Granted, the characters on a Hollywood sit-com are written solely to get a laugh, and that’s all that’s required of them.  That part I have no quarrel with.  What annoys me about Sheldon is that the extension of his scientific abilities into the comedic is so far removed from reality that it distorts the real science that could be portrayed.  In all my years in the laboratory or the library or at scientific meetings, I’ve never seen someone as cut off from his fellow scientists as Sheldon.  Most scientists that I’ve ever met are people like everyone else.  They have their own desires and fears, they have friends (and enemies), they like a lot of the things that others in our society like, including cars (Sheldon doesn’t drive!), and they relate to others reasonably well–and that’s one of the most important factors.  Most scientists relate well to others because the vast majority of scientific finds nowadays are made by groups of people, each of which makes his/her own contribution to the overall discovery.  Granted, a few isolated scientists in the world may exist, doing their own thing in total anonymity, but there’s no evidence they’re as anti-social as Sheldon.

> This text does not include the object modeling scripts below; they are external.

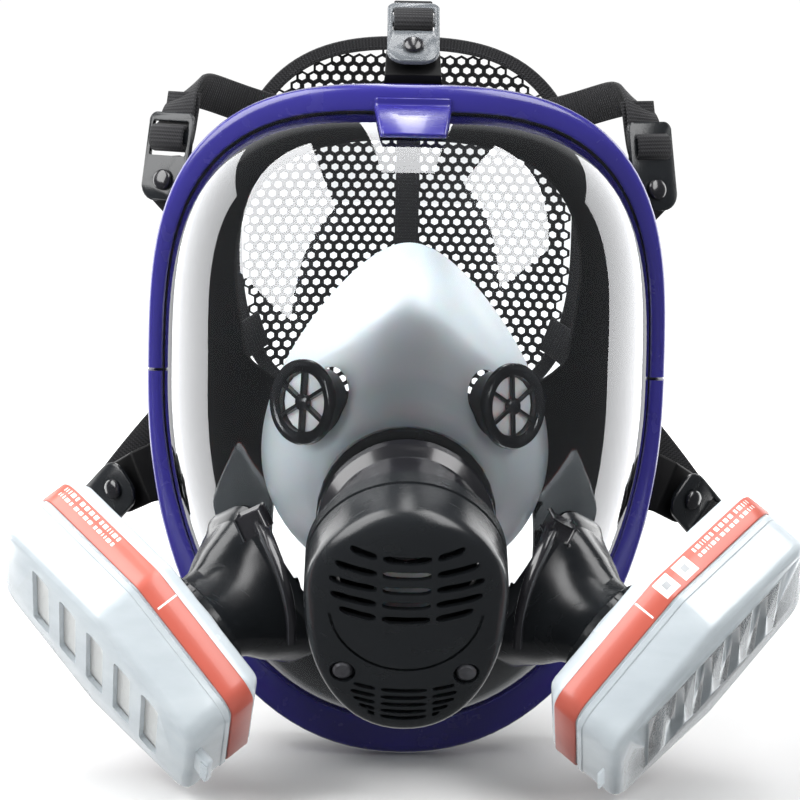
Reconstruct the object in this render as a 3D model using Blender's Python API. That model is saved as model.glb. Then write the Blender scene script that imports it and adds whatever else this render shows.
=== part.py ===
"""A full face respirator with two bayonet filter cartridges, as separate pieces.

Millimetres inside, metres in the scene. X runs to the right seen from the front, Y from the
front to the wearer's face and Z up. The origin is the centre of the face opening.
"""

import math

import bmesh
import bpy
from mathutils import Vector

MM = 0.001
STEPS = 48  # points round the rim of the mask

# Rim of the facepiece, measured on the outside of the frame
HALF_WIDTH = 98.0
RIM_TOP = 110.0
RIM_CHIN = 142.0
TOP_SQUARENESS = 3.0
CHIN_SQUARENESS = 2.15
SIDE_FRONT = -25.0
TOP_FRONT = -55.0
CHIN_FRONT = -45.0
FRAME_DEPTH = 14.0
FRAME_WALL = 2.3

# Visor
VISOR_APEX = -110.0
VISOR_WALL = 2.5
VISOR_SEAT = 2.7

# Centre unit: its axis leans down from the horizontal
CENTRE = Vector((0.0, -150.0, -65.0))
CENTRE_TILT = math.radians(24.0)
COVER_RADIUS = 35.4
COVER_TIP = 57.0
COVER_WALL = 2.0
COVER_BACK = 31.0
BARREL_RADIUS = 28.0
BARREL_BORE = 25.5
BARREL_END = 75.0
COLLAR_START = 68.5
COLLAR_END = 72.0
SCREW_X = 21.5
SCREW_DROP = 28.7

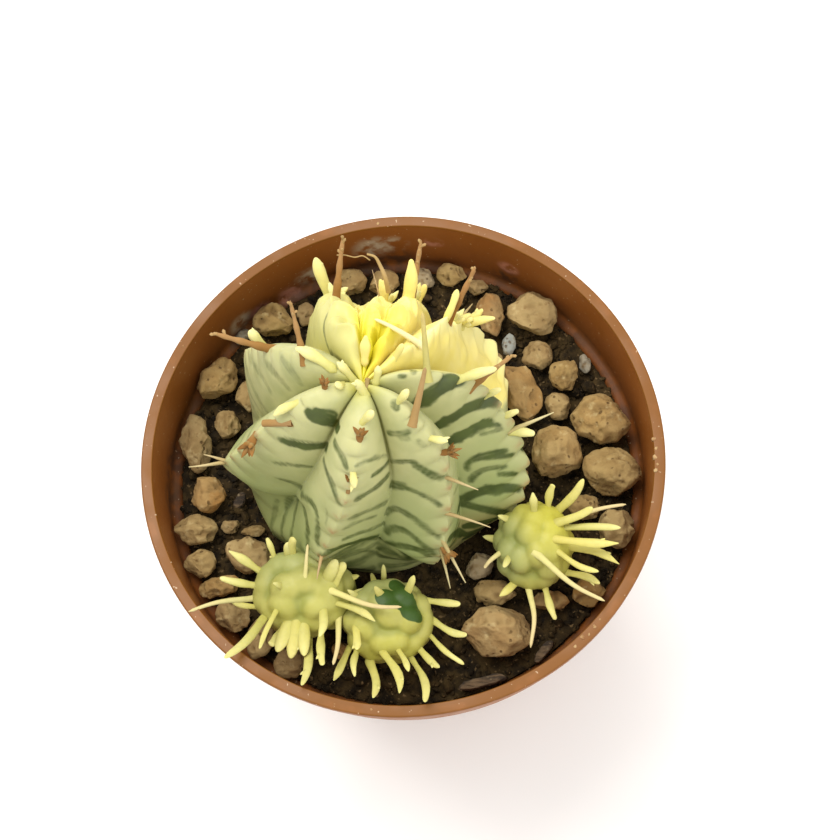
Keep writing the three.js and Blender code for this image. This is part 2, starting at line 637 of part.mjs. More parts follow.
// ---------------------------------------------------------------- assembly
const plantClear = ribbedBody(GAP + 0.1);
const stemHoles = OFFSETS.map(({ centre: [x, y] }) =>
  rod(STEM_R + GAP, RIM_Z + STEM_FOOT - GAP, RIM_Z, x, y, 10),
);
add("pot", surface(makePot()), COLOURS.pot, 0.5);
add("soil", surface(makeSoil(plantClear, stemHoles)), COLOURS.soil, 1);
add("plant", surface(makePlant()), COLOURS.plant, 0.6);
const taken = [plantClear];
for (const offset of OFFSETS) {
  add(offset.name, surface(makeOffset(offset, taken)), COLOURS.offset, 0.55);
  taken.push(headBall(offset, GAP + 0.1));
}

const keepOut = [[PLANT_X, PLANT_Y, 21.9]];
for (const { centre, size } of OFFSETS) keepOut.push([centre[0], centre[1], size[1] - 1]);
for (const [x, y, long] of BARK) keepOut.push([x, y, long * 0.36]);
settle(STONES, keepOut).forEach((stone, i) => {
  const name = `pumice_${String(i + 1).padStart(2, "0")}`;
  add(name, makeStone(stone, 101 + i), COLOURS.pumice, 0.95);
});
BARK.forEach((chip, i) => add(`bark_${i + 1}`, makeBark(chip, 301 + i), COLOURS.bark, 1));

export default potted;
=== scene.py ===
# %% [markdown]
# # A variegated ribbed euphorbia in its nursery pot
# The packed solids give every piece its place and size. This lesson dresses them: a thin
# turned pot, crumbly soil, pumice stones, and a ribbed succulent with its leaves, dry flower
# stalks and offsets. All lengths below are real millimetres, heights "from the rim" are
# negative inside the pot, and meshes are written out in metres.

# %% Load the fixed frame
import itertools
import math

import bmesh
import bpy
import numpy as np
from mathutils import Matrix, Vector


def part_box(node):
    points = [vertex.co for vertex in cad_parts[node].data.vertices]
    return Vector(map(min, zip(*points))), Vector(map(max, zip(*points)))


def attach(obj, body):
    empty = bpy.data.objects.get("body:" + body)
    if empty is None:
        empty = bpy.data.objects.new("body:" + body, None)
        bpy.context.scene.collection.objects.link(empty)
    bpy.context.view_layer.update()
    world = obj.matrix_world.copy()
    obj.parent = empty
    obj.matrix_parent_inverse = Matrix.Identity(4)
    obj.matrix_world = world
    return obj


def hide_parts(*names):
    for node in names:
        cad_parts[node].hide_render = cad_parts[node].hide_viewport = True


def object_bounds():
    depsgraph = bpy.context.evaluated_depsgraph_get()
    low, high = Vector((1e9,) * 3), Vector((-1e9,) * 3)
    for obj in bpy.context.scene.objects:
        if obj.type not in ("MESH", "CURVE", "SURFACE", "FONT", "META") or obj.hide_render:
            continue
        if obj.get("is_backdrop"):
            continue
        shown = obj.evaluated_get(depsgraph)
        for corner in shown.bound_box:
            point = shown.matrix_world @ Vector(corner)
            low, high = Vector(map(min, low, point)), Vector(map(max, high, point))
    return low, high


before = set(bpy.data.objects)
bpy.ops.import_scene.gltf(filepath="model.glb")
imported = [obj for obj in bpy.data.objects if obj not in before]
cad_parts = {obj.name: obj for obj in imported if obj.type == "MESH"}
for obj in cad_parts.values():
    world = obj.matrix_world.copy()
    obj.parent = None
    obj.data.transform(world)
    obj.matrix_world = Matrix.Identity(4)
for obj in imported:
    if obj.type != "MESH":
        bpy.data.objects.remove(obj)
cad_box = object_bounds()
print("solids in the frame:", len(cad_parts))

# %% [markdown]
# The pot is a common 8.5 cm one. Only a few sizes drive the whole scene, and the ones that
# the solids already hold are read from them, so the scene follows if the part changes.

# %% Driving sizes
MM = 0.001
RIM_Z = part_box("pot")[1].z / MM
RIM_R, LIP_WIDTH = 42.5, 1.9
COLLAR_DEPTH, LEDGE_WIDTH = 13.2, 1.8
WALL = 1.1
BASE_R, FOOT_RING, FOOT_LIFT = 29.0, 4.5, 1.4
HOLE_R, HOLE_RING_R = 3.5, 16.0
SOIL_LEVEL = -13.7
PLANT_X, PLANT_Y, PLANT_FOOT = -4.7, 4.0, -24.5
print("pot height, mm:", round(RIM_Z, 2))

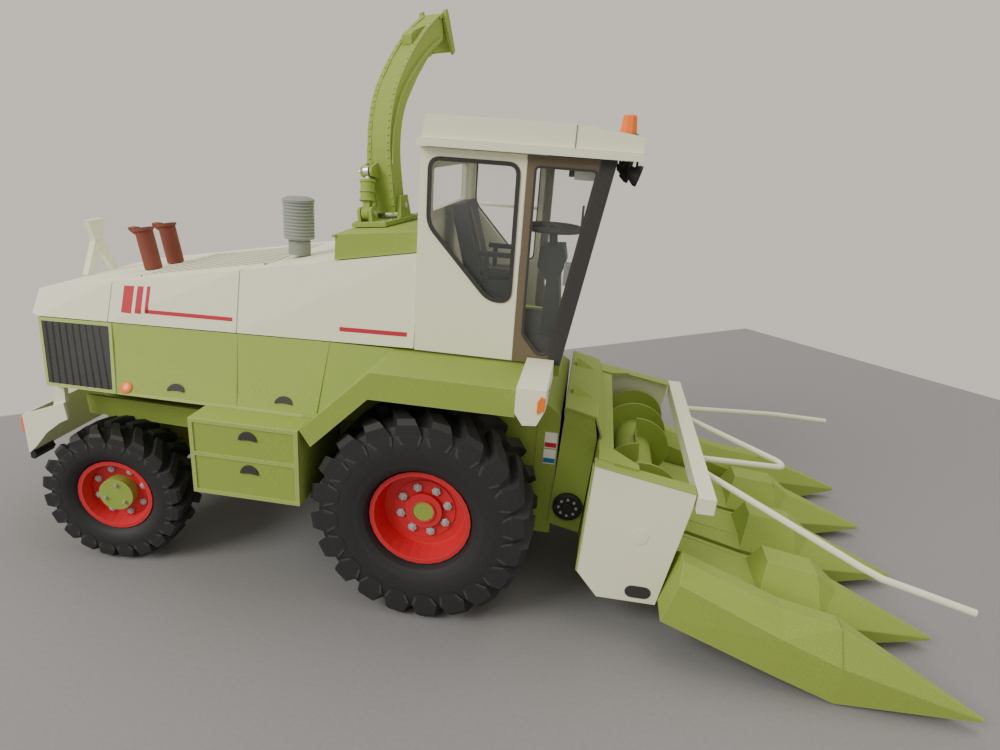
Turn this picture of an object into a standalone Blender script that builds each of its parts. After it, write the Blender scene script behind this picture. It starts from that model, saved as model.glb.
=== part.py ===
"""Card scale model of a self-propelled forage harvester with a four-row maize header.

Axes: +X forward, +Y to the machine's left, +Z up.  Every size below is in millimetres
and becomes metres when a mesh or an empty is made.  Stations along X are measured from
the front axle; the empty "machine" then moves the whole model so that the middle of its
length lies on the world origin, with the ground at Z = 0.
"""
from math import atan2, cos, hypot, radians, sin, tan, tau

import bmesh
import bpy
from mathutils import Matrix, Vector

MM = 0.001
GAP = 0.3                   # card glued or laid against card
RUN = 0.3                   # running clearance of a pin, journal or rod

# ------------------------------------------------------------------ driving dimensions
FRONT_REACH = 146.5         # front axle to the tips of the dividers
REAR_REACH = 130.0          # front axle to the back of the tail
WHEELBASE = 96.8

FRONT_TYRE_R = 31.0
FRONT_TYRE_WIDTH = 23.0
FRONT_WHEEL_Y = 40.5        # middle of the tyre
FRONT_RIM_R = 14.2
REAR_TYRE_R = 21.4
REAR_TYRE_WIDTH = 15.5
REAR_WHEEL_Y = 38.8
REAR_RIM_R = 11.2
KINGPIN_Y = 27.6
STEER_REST = 6.7            # the rear wheels stand slightly turned

SEAM_HALF = 33.0            # half width at the seam between green sides and cream hood
SKIRT_HALF = 44.0           # half width at the lower edge of the green sides
BELLY_HALF = 30.0
BELLY_Z = 48.0
SKIRT_Z = 54.5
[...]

A few details:  Sheldon is so erudite he insults people with big words and the people don’t even know they’re being insulted.  And he does it repeatedly.  But at the same time, he’s so unfamiliar with many social conventions he doesn’t understand why the average person (his friends on the show) do what they do, or why they react that way in regular society.  He’s so arrogant he can’t relate well to other people, and totally sexless, even toward his girl-friend who’s sexless too!  He apparently doesn’t have testicles and/or hormones.  He’s so totally wrapped up in himself that he feels he can’t do anything wrong, yet his life is one big social mistake after another, a concept he can’t understand.  He goes about his business totally oblivious to others, never caring, never stopping to offer a word of advice, encouragement or help.  And he revels in it.  Apparently, the basic concept behind Sheldon is that he’s so intelligent–way beyond Einstein– that his intellect tells him to disdain other human company, and that sex is “messy.”

I’ve never known someone as cut off from human emotion as Sheldon.  Not scientists nor any one else.  It’s so totally unrealistic, I don’t understand why the producers of the show decided to go this far to get a laugh.  Is this the view of science we get from Hollywood?  Is this what Hollywood thinks of science?  I hope not.

But will I continue to watch the show?  I have mixed feelings.  It is funny, well-produced (outside the insult to science), and the girl is cute, but I’m afraid I won’t be able to handle the anger that might result.  ‘Nuff said.